Hace siete años Enmanuel Rufín Guerra se graduó de técnico medio en Bibliotecología. A esa hora, sin embargo, no siguió el camino más probable o acaso el más expedito. Enmanuel declinó la opción de trabajar en bibliotecas escolares o públicas, y abrió su propia librería, La Polilla.
“Nunca llegué a trabajar en la biblioteca de una escuela porque ahí solo pagaban trescientos pesos (cubanos) al mes, y con eso nadie puede seguir adelante. Pero sí aproveché la Bibliotecología… por mi propia cuenta”, recuerda Enmanuel mientras corrige la posición de los libros sobre los anaqueles de este peculiar negocio en un pequeño pueblo de Cuba.
“Empecé comprando textos que las personas tenían en sus casas y que no pensaban volver a leer nunca más. Aquí —en la librería— me he tenido que ocupar de todos los detalles. Compro, vendo, salgo a buscar…”, suspira, y apunta a los libros, a los estantes, al cuarto que su familia le cedió.

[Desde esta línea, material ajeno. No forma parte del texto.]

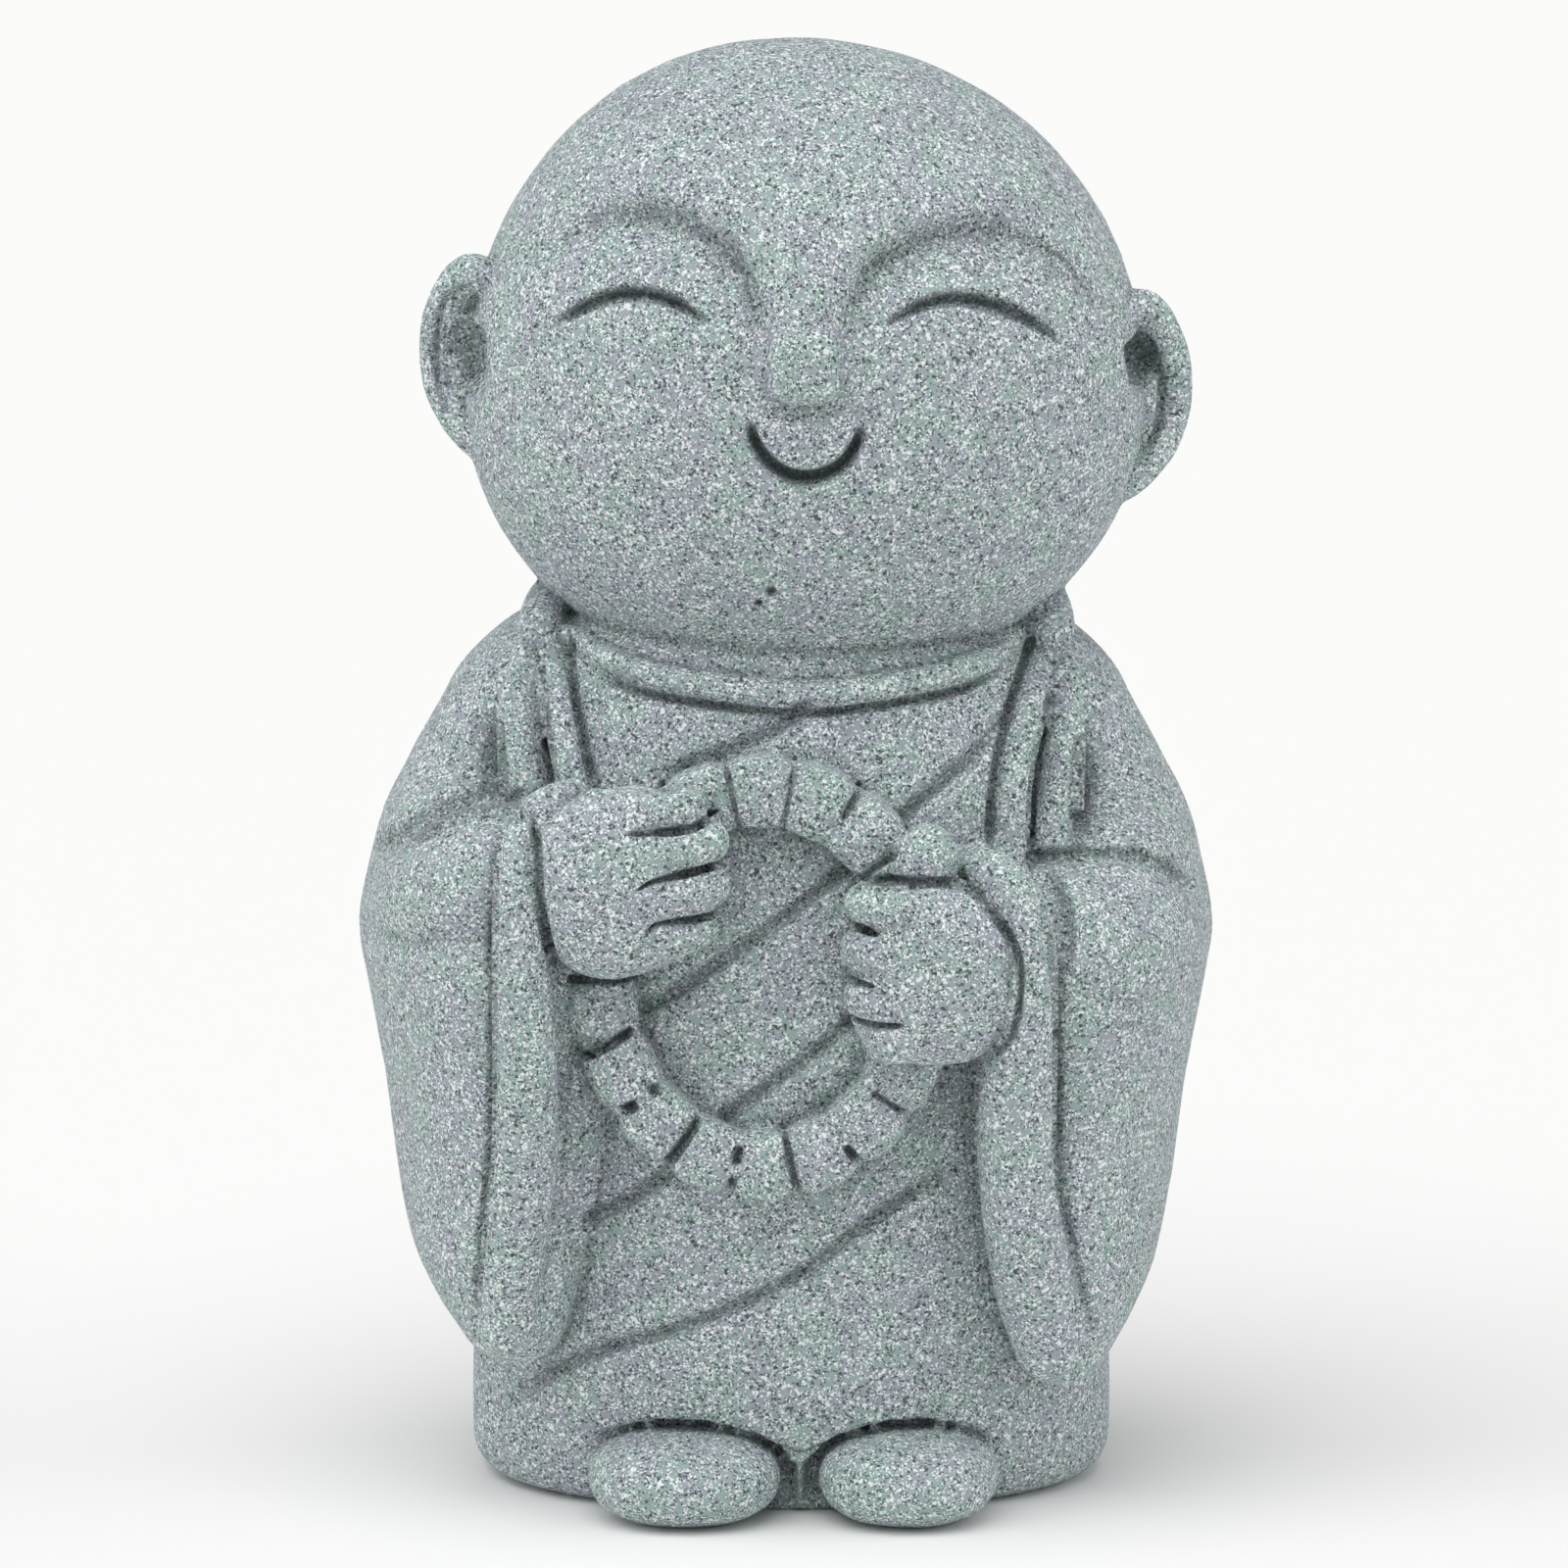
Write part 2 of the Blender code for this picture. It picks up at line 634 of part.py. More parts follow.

Enmamuel tiene una voz aguda, afectada por un accidente que evita. Huye. Ese mismo percance, quizás, impidió que pudiera continuar su carrera en la Universidad Central “Marta Abreu” de Las Villas. “No supe, no pude seguir ese camino antes, ni me interesa ahora”, analiza enseguida, sin remordimientos.
A primera vista parece que en Placetas, una ciudad famosa por sus fundiciones de aluminio y por los altos niveles de producción de carne porcina, nadie “sobrevivirá” vendiendo libros.
“Es verdad que es difícil mantener la librería aquí porque no hay mucho público intelectual. Esto mismo en Santa Clara sería otra cosa. Allí hay muchos lectores, muchos estudiantes, muchos escritores; allí está la universidad. Y la demanda crece. Pero aquí no puedo dedicarme solo a vender libros, siempre tengo que convoyar este negocio con algo más”, sugiere, y esquiva los detalles.
“De todas maneras, siempre se vende algo. Uno tiene que buscar estrategias: cuando hay feria (del libro) en Santa Clara me voy a vender allá, en diferentes puntos. Hay que guapear, hay que moverse para todas partes…”
“Siempre he querido poner una librería en esa ciudad, cerca de El Mejunje o del Tren Blindado. Ya probé por un mes y logré vender, aunque después tuve que cerrar porque no conseguía alquiler. El arrendamiento de un espacio cuesta alrededor de un dólar diario —no es tan caro—, pero no hay muchas posibilidades de encontrar una buena posición, céntrica, en el paso de la gente”.
Aunque Enmanuel sueña con extender “el negocio” a una ciudad más cosmopolita no pretende cerrar su librería actual. “Mantendría esta aquí y, a la vez, llevaría los libros más demandados a Santa Clara, si pudiera mantener un espacio allá”, anhela, sin perder de vista que La Polilla supera en su gestión al único establecimiento estatal dedicado a la venta y la promoción de la literatura en Placetas, ahora mismo reducido a su mínima expresión por razones constructivas.
Hoy, en La Villa de los Laureles, nadie más le hace la competencia. “Yo siempre me estoy moviendo detrás de los libros, los persigo dondequiera que estén. Me llamas hoy para venderme, y mañana estoy en tu casa. Siempre quiero satisfacer a los clientes. Y cuando no tengo lo que buscan, salgo a la calle… y lo encuentro. En cambio, en la librería (estatal) de aquí un día dijeron que no compraban más libros de uso, y solo se quedaron con lo último que entraba. No importó que mucha gente buscara ediciones de obras literarias clásicas, libros más viejos”.
Enmanuel está removiendo los dados de su propia suerte. Y no duda, no retrocede, no se amilana por abrir las puertas de su librería cuando otros, a media cuadra, inauguran cafés, y estudios fotográficos, y talleres de reparación de teléfonos móviles.
“No pienso dejar el negocio de la librería porque me gusta, y porque no tengo nada mejor que hacer —afirma, o se reafirma—. No me voy a ir a trabajar a una cochiquera, eso está claro. La Polilla no me da mucho dinero, pero yo disfruto levantarme todas las mañanas y poner mis libros en el portal hasta que pasa alguien y me comenta una novela, un cuento. No es lo mismo vender libros que vender viandas”.